(Data records)
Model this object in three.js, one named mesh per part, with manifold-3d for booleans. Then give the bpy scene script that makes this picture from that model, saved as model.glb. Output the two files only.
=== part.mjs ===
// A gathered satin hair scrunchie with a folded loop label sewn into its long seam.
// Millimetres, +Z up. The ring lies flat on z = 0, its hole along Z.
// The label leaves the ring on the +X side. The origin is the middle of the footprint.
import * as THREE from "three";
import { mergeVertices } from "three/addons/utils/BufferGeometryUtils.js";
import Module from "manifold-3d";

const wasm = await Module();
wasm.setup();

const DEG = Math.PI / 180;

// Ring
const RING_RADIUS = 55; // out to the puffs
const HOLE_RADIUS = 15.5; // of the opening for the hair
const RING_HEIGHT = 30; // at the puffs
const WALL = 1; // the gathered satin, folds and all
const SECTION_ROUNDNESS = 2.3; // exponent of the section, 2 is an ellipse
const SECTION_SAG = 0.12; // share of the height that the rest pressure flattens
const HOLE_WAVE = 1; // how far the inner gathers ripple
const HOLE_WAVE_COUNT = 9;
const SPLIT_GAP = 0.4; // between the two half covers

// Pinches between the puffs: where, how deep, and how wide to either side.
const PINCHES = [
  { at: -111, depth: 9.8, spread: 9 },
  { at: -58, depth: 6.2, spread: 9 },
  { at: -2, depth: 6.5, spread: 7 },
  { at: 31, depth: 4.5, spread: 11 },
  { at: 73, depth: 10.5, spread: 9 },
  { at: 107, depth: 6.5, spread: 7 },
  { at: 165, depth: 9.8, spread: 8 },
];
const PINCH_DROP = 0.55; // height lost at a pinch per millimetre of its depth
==
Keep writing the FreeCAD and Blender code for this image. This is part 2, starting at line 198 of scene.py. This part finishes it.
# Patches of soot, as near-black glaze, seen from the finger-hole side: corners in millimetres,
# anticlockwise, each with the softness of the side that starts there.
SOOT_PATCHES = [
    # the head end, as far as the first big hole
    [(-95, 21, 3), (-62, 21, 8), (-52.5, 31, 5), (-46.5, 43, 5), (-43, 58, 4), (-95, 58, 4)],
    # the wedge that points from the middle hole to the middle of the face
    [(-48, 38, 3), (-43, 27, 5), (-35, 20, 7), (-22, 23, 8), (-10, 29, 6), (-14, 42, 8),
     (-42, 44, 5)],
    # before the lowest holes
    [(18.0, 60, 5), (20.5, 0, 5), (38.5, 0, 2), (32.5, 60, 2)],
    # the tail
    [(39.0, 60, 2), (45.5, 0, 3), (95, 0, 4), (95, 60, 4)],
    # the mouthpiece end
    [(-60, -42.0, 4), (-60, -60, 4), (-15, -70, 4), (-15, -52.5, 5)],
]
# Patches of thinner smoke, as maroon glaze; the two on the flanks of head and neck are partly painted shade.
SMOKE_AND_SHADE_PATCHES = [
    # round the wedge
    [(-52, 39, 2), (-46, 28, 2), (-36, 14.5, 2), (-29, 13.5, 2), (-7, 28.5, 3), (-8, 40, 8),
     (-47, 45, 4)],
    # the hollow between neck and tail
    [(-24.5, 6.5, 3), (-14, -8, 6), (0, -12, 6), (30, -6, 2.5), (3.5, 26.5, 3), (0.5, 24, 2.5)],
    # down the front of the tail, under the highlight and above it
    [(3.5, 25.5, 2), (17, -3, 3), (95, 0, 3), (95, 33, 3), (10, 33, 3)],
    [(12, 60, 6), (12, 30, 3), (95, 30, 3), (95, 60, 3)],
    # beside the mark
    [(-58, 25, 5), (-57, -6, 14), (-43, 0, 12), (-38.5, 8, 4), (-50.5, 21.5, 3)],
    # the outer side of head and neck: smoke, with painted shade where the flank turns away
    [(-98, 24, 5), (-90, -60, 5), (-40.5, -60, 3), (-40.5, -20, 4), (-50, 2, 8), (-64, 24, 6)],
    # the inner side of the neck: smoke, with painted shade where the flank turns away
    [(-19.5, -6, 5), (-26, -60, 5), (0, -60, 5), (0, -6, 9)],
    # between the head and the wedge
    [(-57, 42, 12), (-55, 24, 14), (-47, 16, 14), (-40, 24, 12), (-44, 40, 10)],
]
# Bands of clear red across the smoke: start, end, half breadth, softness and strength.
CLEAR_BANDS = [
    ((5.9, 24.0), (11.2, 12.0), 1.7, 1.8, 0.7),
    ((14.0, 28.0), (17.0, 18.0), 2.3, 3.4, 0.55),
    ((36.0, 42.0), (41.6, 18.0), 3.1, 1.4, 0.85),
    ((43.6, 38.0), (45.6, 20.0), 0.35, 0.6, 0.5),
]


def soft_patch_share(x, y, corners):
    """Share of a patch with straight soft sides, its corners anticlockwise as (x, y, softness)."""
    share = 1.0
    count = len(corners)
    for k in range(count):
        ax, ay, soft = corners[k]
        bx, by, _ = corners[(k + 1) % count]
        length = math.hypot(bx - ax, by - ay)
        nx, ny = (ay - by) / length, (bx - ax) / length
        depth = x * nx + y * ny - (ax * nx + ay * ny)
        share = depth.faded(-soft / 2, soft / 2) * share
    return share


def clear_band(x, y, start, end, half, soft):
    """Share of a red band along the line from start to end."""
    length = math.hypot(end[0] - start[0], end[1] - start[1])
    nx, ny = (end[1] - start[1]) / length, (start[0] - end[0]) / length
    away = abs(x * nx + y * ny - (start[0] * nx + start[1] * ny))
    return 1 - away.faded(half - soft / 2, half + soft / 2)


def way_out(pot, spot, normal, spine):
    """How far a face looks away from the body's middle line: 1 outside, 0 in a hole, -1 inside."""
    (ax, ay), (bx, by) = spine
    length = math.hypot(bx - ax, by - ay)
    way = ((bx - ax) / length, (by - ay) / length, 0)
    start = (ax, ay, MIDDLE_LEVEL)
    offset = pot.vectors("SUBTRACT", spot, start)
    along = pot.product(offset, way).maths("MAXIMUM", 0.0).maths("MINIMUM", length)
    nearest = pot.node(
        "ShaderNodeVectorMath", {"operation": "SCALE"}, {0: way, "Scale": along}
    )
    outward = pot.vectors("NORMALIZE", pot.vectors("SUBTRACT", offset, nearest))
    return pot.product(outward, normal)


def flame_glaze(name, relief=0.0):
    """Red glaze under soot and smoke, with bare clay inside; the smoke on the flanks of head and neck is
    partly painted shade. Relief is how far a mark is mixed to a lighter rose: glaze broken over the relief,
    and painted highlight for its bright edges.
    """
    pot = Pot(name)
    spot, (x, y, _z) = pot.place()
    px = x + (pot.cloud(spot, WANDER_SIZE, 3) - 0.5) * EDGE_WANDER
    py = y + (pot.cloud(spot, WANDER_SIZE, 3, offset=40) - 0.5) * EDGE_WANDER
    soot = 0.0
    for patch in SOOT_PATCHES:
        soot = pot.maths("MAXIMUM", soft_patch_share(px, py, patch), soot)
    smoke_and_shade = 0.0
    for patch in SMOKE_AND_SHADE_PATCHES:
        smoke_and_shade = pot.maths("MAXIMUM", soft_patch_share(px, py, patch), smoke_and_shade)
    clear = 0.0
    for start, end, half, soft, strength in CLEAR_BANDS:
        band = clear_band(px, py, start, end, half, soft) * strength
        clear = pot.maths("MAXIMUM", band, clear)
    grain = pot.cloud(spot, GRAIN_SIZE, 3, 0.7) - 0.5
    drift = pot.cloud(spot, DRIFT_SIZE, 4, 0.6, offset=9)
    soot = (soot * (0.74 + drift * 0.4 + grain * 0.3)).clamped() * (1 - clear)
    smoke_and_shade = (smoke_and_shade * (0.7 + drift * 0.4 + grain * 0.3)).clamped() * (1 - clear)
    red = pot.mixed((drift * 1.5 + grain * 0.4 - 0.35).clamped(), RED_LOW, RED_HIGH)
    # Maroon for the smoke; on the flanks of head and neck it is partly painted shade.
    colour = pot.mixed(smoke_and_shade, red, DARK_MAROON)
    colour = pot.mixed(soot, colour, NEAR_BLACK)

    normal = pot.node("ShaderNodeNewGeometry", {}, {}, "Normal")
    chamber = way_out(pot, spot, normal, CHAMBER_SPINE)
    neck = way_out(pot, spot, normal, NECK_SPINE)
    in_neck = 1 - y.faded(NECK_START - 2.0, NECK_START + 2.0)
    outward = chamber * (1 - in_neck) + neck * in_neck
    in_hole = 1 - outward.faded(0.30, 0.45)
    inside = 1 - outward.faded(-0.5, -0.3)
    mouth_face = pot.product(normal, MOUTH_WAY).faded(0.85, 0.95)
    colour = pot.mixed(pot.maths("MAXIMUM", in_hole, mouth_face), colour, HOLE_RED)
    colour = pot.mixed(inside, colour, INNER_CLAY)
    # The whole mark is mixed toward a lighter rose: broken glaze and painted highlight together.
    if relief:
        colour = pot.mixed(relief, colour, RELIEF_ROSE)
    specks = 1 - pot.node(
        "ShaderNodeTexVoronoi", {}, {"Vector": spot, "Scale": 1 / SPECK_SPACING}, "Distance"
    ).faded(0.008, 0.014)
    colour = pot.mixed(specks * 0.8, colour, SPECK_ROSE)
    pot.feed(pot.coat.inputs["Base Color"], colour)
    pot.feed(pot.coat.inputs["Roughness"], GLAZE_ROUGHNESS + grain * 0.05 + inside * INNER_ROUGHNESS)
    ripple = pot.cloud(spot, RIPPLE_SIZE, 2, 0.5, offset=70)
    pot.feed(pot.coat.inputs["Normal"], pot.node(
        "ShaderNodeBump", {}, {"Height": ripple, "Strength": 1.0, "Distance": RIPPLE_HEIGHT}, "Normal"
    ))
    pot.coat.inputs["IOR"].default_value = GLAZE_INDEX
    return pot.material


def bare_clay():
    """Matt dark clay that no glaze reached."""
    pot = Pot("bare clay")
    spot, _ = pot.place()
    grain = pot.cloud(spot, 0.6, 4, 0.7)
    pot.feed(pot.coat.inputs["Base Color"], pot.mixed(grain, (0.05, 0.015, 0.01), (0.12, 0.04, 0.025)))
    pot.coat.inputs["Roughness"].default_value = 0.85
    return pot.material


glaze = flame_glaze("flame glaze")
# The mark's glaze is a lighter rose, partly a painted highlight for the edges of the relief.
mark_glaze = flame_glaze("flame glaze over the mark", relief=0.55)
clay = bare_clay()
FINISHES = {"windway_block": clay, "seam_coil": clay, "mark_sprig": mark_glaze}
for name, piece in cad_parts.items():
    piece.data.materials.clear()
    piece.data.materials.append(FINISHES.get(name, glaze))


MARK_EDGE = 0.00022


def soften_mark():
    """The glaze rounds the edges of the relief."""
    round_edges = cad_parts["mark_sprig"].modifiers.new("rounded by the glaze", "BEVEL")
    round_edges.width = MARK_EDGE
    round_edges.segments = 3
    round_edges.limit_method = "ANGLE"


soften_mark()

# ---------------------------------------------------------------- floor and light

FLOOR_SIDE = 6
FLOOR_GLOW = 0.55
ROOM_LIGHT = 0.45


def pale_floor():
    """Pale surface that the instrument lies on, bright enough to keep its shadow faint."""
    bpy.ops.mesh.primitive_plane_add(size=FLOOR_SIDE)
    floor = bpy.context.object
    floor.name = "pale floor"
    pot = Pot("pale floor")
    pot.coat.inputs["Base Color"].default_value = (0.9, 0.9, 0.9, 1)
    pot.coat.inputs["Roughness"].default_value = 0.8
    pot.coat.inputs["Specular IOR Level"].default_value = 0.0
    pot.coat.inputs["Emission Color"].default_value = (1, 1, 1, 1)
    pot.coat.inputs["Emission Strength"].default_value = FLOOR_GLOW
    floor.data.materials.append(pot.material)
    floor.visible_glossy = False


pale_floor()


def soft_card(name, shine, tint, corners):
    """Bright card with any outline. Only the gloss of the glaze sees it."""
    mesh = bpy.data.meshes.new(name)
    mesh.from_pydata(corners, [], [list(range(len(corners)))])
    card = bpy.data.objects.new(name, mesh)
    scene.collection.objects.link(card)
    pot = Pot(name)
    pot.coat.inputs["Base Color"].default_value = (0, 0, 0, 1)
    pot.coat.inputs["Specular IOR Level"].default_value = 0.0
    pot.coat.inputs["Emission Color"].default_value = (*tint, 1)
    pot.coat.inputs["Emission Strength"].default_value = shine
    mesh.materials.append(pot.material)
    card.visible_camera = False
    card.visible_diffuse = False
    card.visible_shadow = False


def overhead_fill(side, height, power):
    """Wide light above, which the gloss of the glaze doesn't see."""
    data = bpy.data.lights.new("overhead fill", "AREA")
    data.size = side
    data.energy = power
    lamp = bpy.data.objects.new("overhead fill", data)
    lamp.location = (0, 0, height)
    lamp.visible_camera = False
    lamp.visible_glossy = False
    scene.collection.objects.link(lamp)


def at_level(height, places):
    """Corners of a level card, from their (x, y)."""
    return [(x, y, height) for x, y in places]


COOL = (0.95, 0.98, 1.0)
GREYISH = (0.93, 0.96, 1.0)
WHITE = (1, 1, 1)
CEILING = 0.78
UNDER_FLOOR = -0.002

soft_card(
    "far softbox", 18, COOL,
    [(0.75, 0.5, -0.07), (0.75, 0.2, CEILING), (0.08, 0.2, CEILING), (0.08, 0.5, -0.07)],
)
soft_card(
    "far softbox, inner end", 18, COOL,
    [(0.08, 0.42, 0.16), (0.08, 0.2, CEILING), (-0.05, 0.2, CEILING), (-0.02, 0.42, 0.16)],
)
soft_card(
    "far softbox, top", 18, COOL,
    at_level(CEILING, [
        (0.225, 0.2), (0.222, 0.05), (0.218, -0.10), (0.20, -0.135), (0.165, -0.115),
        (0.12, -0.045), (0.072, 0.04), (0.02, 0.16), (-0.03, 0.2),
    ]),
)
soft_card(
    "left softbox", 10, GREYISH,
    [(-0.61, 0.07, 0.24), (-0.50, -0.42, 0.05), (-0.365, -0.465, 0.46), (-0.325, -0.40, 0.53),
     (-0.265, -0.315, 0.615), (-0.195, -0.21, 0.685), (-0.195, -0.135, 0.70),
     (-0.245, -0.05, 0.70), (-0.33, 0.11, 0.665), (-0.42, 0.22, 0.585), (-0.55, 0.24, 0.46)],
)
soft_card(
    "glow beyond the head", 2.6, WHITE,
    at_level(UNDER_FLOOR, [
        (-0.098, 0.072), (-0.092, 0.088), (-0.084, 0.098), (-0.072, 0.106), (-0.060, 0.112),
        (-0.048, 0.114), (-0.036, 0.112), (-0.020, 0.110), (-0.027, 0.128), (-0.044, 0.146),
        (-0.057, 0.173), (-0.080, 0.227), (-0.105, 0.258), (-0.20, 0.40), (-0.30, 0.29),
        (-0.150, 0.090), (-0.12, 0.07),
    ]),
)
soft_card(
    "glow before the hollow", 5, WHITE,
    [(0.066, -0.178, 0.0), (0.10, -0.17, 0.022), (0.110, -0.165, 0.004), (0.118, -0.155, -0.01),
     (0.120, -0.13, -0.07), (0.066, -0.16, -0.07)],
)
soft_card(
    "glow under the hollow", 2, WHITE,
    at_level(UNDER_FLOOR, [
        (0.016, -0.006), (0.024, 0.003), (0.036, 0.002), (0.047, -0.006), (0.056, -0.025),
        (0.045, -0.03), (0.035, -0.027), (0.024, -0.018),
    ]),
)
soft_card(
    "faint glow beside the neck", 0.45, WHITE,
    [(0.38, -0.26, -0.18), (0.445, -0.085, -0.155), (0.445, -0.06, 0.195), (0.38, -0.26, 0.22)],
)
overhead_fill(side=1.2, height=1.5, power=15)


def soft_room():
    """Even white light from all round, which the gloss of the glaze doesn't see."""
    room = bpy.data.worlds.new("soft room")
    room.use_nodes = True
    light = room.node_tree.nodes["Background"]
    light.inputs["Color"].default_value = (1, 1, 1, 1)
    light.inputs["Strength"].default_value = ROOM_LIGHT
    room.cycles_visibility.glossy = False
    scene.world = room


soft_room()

Given task: Extract, word for word, the line containing "Model this object", the line containing "const PINCH_DROP = 0.55;", and every line between them.

Result:
Model this object in three.js, one named mesh per part, with manifold-3d for booleans. Then give the bpy scene script that makes this picture from that model, saved as model.glb. Output the two files only.
=== part.mjs ===
// A gathered satin hair scrunchie with a folded loop label sewn into its long seam.
// Millimetres, +Z up. The ring lies flat on z = 0, its hole along Z.
// The label leaves the ring on the +X side. The origin is the middle of the footprint.
import * as THREE from "three";
import { mergeVertices } from "three/addons/utils/BufferGeometryUtils.js";
import Module from "manifold-3d";

const wasm = await Module();
wasm.setup();

const DEG = Math.PI / 180;

// Ring
const RING_RADIUS = 55; // out to the puffs
const HOLE_RADIUS = 15.5; // of the opening for the hair
const RING_HEIGHT = 30; // at the puffs
const WALL = 1; // the gathered satin, folds and all
const SECTION_ROUNDNESS = 2.3; // exponent of the section, 2 is an ellipse
const SECTION_SAG = 0.12; // share of the height that the rest pressure flattens
const HOLE_WAVE = 1; // how far the inner gathers ripple
const HOLE_WAVE_COUNT = 9;
const SPLIT_GAP = 0.4; // between the two half covers

// Pinches between the puffs: where, how deep, and how wide to either side.
const PINCHES = [
  { at: -111, depth: 9.8, spread: 9 },
  { at: -58, depth: 6.2, spread: 9 },
  { at: -2, depth: 6.5, spread: 7 },
  { at: 31, depth: 4.5, spread: 11 },
  { at: 73, depth: 10.5, spread: 9 },
  { at: 107, depth: 6.5, spread: 7 },
  { at: 165, depth: 9.8, spread: 8 },
];
const PINCH_DROP = 0.55; // height lost at a pinch per millimetre of its depth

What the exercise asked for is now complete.